WRITTEN EXERCISE:
Going from the top of the data below, give again each line through the one containing "float(v)), radii, wear_and_shade))", both ends kept.

RECORDED INFORMATION:
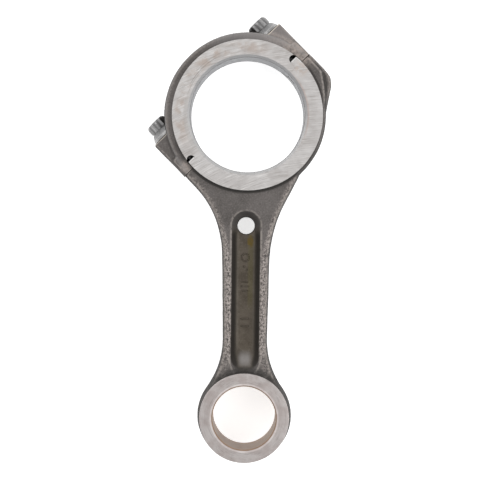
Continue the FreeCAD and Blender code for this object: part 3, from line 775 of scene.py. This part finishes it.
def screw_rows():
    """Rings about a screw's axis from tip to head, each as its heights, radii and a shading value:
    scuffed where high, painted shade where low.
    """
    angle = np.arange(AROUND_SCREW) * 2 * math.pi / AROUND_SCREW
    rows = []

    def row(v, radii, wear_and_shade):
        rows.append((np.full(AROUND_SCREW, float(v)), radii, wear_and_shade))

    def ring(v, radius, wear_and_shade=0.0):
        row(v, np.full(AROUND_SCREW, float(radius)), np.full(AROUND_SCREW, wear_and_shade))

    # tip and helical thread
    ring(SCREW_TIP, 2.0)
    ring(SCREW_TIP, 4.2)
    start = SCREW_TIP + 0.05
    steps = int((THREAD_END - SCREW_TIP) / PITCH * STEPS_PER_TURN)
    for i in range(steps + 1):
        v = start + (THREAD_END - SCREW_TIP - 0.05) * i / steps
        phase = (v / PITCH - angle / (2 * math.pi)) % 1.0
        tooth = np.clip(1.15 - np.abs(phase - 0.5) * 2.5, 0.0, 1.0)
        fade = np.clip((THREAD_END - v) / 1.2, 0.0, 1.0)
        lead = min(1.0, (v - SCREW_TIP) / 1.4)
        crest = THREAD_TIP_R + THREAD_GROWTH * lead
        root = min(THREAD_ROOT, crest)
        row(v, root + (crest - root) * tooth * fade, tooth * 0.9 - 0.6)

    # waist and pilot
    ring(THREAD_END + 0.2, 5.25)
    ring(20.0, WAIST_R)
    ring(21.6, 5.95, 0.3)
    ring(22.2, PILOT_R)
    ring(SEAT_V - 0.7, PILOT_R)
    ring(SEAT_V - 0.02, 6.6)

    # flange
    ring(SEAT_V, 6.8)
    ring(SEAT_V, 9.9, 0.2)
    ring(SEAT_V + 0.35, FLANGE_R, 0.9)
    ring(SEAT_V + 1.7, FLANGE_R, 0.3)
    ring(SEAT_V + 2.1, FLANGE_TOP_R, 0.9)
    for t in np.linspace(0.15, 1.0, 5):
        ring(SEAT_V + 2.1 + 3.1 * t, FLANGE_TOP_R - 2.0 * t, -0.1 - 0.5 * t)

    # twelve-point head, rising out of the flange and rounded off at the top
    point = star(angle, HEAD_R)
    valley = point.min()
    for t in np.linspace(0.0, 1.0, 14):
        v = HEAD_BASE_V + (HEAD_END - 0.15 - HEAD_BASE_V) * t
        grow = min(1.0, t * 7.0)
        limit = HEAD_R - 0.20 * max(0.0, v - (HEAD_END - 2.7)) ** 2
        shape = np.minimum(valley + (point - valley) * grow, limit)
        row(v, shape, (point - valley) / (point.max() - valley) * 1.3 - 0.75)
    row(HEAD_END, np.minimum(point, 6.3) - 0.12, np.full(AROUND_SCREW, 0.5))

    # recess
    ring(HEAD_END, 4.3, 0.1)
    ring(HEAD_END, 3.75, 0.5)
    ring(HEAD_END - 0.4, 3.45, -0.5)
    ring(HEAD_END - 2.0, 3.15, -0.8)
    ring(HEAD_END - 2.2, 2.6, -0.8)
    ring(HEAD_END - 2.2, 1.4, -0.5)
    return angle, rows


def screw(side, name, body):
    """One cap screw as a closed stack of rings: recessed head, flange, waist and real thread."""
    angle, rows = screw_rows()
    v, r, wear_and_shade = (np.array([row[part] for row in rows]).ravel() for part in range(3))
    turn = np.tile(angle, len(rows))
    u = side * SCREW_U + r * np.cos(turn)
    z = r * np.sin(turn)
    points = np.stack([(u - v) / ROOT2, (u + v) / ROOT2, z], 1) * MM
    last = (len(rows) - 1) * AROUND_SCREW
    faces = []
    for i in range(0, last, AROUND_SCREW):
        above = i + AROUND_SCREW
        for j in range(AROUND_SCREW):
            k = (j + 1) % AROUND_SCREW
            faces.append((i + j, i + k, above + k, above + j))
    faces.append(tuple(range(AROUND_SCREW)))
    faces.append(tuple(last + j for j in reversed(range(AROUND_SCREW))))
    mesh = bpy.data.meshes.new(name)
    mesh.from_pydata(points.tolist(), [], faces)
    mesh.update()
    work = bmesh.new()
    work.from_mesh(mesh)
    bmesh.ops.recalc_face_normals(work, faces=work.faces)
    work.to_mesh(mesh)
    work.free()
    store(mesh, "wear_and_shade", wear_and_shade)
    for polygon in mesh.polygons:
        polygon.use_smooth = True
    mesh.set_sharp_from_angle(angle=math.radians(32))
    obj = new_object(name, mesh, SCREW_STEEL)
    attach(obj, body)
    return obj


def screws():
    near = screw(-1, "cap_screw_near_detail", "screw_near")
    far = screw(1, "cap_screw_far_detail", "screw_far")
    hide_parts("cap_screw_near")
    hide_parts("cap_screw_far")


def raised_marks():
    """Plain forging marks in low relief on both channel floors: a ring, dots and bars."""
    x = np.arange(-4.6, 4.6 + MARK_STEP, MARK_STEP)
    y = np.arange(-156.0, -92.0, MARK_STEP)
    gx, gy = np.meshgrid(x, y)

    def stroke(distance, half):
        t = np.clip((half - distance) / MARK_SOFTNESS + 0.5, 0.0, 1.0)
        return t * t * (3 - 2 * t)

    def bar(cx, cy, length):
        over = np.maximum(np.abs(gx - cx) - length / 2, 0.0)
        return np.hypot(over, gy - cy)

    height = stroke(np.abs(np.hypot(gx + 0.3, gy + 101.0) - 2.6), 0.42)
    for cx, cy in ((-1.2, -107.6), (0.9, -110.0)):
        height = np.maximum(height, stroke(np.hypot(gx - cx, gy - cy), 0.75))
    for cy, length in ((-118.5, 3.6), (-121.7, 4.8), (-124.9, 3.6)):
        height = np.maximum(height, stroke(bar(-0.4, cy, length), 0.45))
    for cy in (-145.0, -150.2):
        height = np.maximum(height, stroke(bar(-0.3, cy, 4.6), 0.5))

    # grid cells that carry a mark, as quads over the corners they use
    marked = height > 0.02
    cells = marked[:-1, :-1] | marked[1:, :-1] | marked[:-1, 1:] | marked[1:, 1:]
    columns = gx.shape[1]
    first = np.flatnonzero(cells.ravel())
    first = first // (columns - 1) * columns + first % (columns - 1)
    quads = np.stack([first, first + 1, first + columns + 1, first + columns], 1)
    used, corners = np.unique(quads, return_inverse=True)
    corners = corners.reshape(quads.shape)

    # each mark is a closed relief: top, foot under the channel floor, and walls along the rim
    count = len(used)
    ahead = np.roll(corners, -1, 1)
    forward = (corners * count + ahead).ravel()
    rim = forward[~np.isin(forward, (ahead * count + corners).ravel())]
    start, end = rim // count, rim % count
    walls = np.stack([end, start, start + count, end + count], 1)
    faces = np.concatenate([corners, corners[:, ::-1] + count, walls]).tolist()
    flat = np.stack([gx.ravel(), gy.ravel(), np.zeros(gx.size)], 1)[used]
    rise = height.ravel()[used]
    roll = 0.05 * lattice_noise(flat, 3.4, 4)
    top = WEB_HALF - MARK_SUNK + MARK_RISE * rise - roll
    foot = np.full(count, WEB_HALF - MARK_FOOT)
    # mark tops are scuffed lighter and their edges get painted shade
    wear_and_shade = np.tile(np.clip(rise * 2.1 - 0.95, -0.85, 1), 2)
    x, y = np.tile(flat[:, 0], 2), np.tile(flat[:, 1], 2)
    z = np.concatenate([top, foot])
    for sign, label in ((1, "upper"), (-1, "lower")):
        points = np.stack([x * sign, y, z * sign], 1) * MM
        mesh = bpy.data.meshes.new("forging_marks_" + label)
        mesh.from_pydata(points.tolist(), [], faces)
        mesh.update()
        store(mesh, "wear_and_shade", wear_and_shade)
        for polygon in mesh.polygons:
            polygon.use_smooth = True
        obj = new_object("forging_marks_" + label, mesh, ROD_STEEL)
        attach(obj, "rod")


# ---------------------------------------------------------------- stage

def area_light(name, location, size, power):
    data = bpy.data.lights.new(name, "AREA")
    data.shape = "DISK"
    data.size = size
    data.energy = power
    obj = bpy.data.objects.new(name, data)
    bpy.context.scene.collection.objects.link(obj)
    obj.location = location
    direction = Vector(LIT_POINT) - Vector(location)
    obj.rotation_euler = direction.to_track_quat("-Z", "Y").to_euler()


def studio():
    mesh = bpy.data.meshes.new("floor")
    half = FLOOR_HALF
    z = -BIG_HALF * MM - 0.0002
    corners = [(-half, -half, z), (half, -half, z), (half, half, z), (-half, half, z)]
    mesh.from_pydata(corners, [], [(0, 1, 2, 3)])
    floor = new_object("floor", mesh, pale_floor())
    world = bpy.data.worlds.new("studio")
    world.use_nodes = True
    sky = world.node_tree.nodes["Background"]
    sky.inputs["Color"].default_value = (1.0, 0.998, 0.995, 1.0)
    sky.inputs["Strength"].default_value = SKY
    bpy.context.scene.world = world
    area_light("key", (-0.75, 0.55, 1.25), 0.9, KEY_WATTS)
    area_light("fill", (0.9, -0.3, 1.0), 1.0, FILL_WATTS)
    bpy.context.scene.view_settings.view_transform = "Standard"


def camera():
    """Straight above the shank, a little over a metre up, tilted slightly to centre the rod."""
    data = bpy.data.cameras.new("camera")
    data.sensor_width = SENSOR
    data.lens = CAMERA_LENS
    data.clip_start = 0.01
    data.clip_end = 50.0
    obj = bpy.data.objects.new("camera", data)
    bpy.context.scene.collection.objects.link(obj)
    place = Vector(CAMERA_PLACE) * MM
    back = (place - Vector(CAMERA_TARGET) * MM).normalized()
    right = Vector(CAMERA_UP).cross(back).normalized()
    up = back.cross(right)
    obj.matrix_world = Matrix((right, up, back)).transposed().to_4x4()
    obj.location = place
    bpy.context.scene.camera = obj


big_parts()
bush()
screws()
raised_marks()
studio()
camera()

ANSWER TO THE EXERCISE:
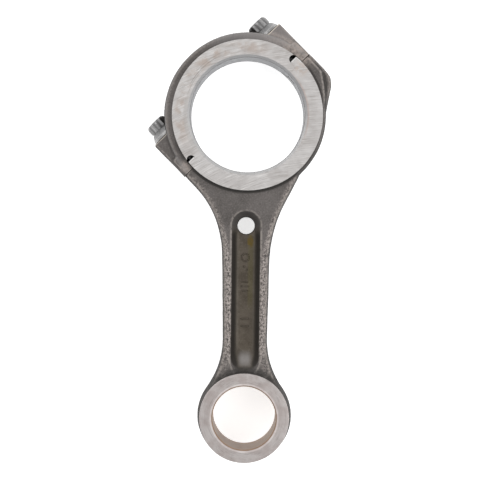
Continue the FreeCAD and Blender code for this object: part 3, from line 775 of scene.py. This part finishes it.
def screw_rows():
    """Rings about a screw's axis from tip to head, each as its heights, radii and a shading value:
    scuffed where high, painted shade where low.
    """
    angle = np.arange(AROUND_SCREW) * 2 * math.pi / AROUND_SCREW
    rows = []

    def row(v, radii, wear_and_shade):
        rows.append((np.full(AROUND_SCREW, float(v)), radii, wear_and_shade))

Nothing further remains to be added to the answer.